We are pleased to invite you to the virtual launch of the special issue of the Canadian Journal of Film Studies titled “Indigenous Cinema and Media in the Americas: Storytelling, Communities, and Sovereignties” (Spring 2020) to be held on August 13th, at 7pm (EST, summer daylight time), on Zoom as part of the 30th edition of the Montreal First People’s Festival Présence autochtone.

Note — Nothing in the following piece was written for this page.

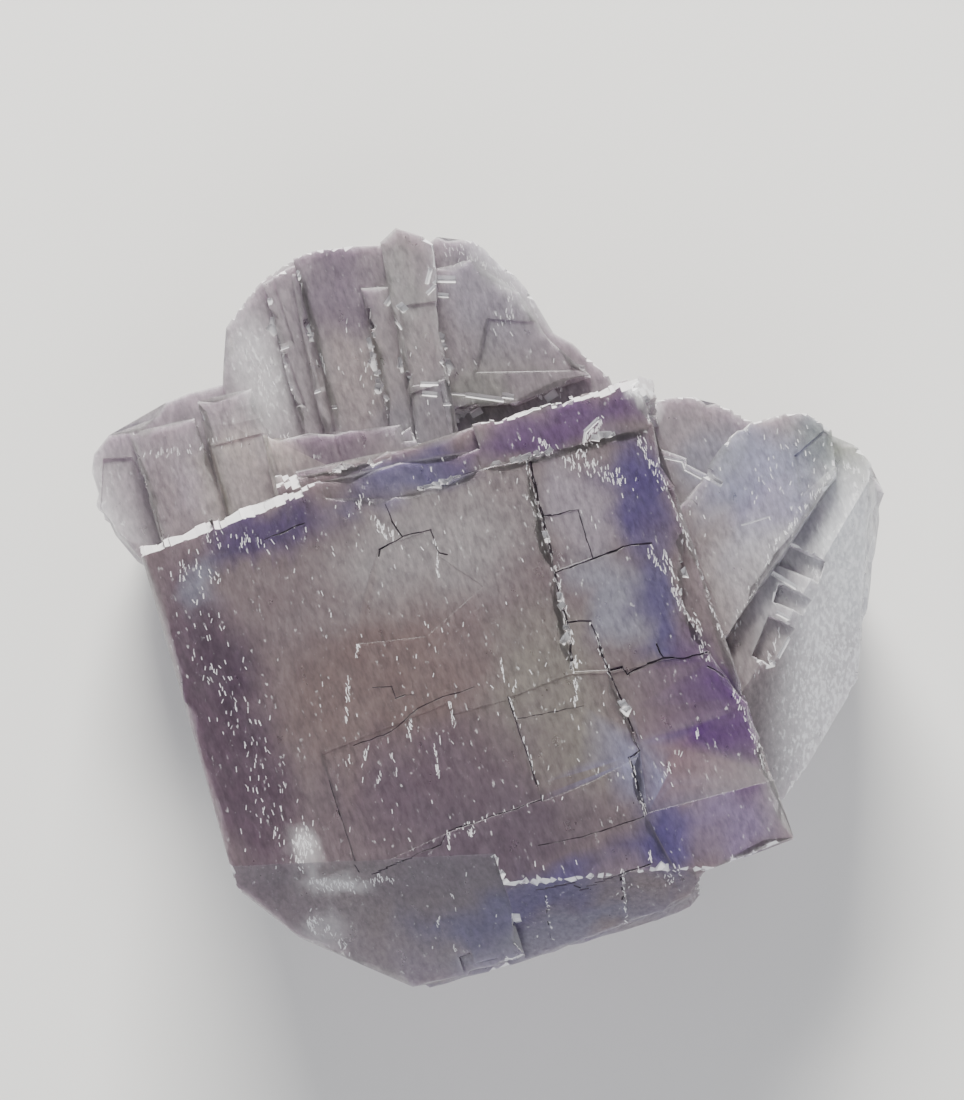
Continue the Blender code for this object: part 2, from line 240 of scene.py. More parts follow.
# The cracks: cleavage lines that open along the growth steps of the main face, their walls painted dark as
# a painted shade inside, with white glinting specks beside them. Each is a chain of short V-shaped cuts
# along a line of places, of about this width and depth.
CRACK_PIECE = 0.55
CRACK_SWAY = 0.05
GROOVE_OVERLAP = 0.07
GROOVE_RISE = 0.2
CRACK_SHARE = (0.5, 1.25)
CRACKS = (
    (
        ((8.9, 12.9), (8.6, 10.3), (8.5, 8.3), (8.2, 6.2), (8.1, 5.4), (7.9, 3.5), (7.8, 1.6), (7.2, -1.0)),
        0.20, 0.16,
    ),
    (((8.5, 9.2), (10.9, 8.9), (10.7, 5.6)), 0.10, 0.09),
    (((8.1, 5.4), (11.2, 5.5), (13.4, 5.6), (14.6, 5.3)), 0.16, 0.16),
    (((7.9, 2.0), (8.6, 1.9), (9.3, 1.6)), 0.13, 0.12),
    (
        ((9.3, 1.4), (9.3, -1.9), (9.6, -4.1), (9.5, -6.6), (9.6, -7.4), (8.8, -7.7), (8.7, -11.4)),
        0.16, 0.14,
    ),
    (
        ((9.3, -1.8), (10.2, -1.9), (10.4, -2.4), (10.9, -2.3), (12.9, -2.2), (14.2, -2.6), (15.7, -2.7)),
        0.16, 0.15,
    ),
    (((12.85, -1.2), (12.9, -2.2)), 0.10, 0.1),
    (((15.5, -3.6), (16.5, -5.0)), 0.14, 0.12),
    (((-2.3, 10.1), (-2.1, 10.5), (-0.4, 10.8), (1.4, 10.7), (1.4, 9.0), (1.9, 8.8)), 0.14, 0.12),
    (((-0.8, 13.2), (-0.8, 12.0), (-0.5, 10.9)), 0.10, 0.1),
    (((-9.0, 13.5), (-6.3, 13.8)), 0.12, 0.1),
    (((-7.5, -1.3), (-5.0, -1.2), (-3.0, -0.3), (-1.2, -0.1), (0.8, -0.15)), 0.08, 0.07),
    (((-5.3, 1.9), (-4.2, 1.6), (-4.1, 0.8), (-3.0, 0.7)), 0.07, 0.06),
    (((2.7, -1.5), (2.7, -5.0), (2.7, -8.5)), 0.12, 0.1),
    (((2.8, -3.0), (7.0, -3.5)), 0.06, 0.05),
    (((-9.8, -3.0), (-9.8, -9.2)), 0.06, 0.05),
    (((-9.0, -9.5), (-4.3, -9.2), (-3.6, -8.5), (2.7, -8.5)), 0.08, 0.07),
    (((1.6, -11.2), (4.5, -11.6), (8.4, -11.6)), 0.08, 0.07),
    (((0.6, -13.8), (3.0, -14.1), (3.2, -14.6), (7.9, -14.6)), 0.12, 0.1),
    (((5.9, -14.6), (5.6, -16.0)), 0.18, 0.14),
    (((1.0, -14.0), (0.5, -16.4)), 0.10, 0.08),
    (((0.1, 13.4), (1.5, 13.6), (5.6, 13.5), (8.6, 13.1)), 0.10, 0.08),
)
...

The virtual panel discussion will feature André Dudemaine (Innu), coeditor of the special issue and director of Montreal First People’s Festival Présence autochtone, as well as three of our contributors, namely Marion Konwanénhon Delaronde (Kanienʼkehá꞉ka), Tóta Tánon Ohkwá:ri’s lead director and puppeteer at the Kanien’kehá:ka Onkwawén:na Raotitióhkwa Language & Cultural Center (KORLCC), Karine Bertrand (Métisse Algonquin), assistant professor at Queen’s University, and Deborah Walker-Morrison (Māori), associate professor at the University of Auckland, New-Zealand. The virtual panel will be moderated by Isabelle St-Amand, coeditor of the special issue and assistant professor at Queen’s University.

This virtual launch is hosted by the University of Toronto Press, in partnership with the Montreal-based Indigenous cultural organization Terres en vues/LandsInSights and in collaboration with the Department of French Studies, the Department of Languages, Literatures, and Cultures, and the Elizabeth McKenzie Shemilt Fund in Indigenous Studies at Queen’s University.

About Stories of Oka

In the summer of 1990, the Oka Crisis—or the Kanehsatake Resistance—exposed a rupture in the relationships between settlers and Indigenous peoples in Canada.

In the wake of the failure of the Meech Lake Accord, the conflict made visible a contemporary Indigenous presence that Canadian society had imagined was on the verge of disappearance. The 78-day standoff also reactivated a long history of Indigenous people’s resistance to colonial policies aimed at assimilation and land appropriation.

The land dispute at the core of this conflict raises obvious political and judicial issues, but it is also part of a wider context that incites us to fully consider the ways in which histories are performed, called upon, staged, told, imagined, and interpreted.

Stories of Oka: Land, Film, and Literature examines the standoff in relation to film and literary narratives, both Indigenous and non-Indigenous. This new English edition of St-Amand’s interdisciplinary, intercultural, and multi-perspective work offers a framework for thinking through the relationships that both unite and oppose settler societies and Indigenous peoples in Canada.

About Isabelle St-Amand

Isabelle St-Amand is an assistant professor and Queen’s National Scholar at the Department of French Studies and Department of Languages, Literatures and Cultures at Queen’s University. Her research focuses on Indigenous literary theories, collaborative research and Indigenous filmmaking, and theories of events and Indigenous-settler relationships. She is the author of the book Stories of Oka: Land, Film, and Literature (2018), with a foreword by Katsitsén:hawe Linda David Cree; co-editor, with Marie-Hélène Jeannotte and Jonathan Lamy, of the anthology of translated texts Nous sommes des histoires. Réflexions sur la littérature autochtone (2018); and co-editor, with Warren Cariou, of a special issue of the Canadian Journal of Comparative Literature (2017). St-Amand is a cofounder and co-organizer of the Revisioning the Americas through Indigenous Cinema conference.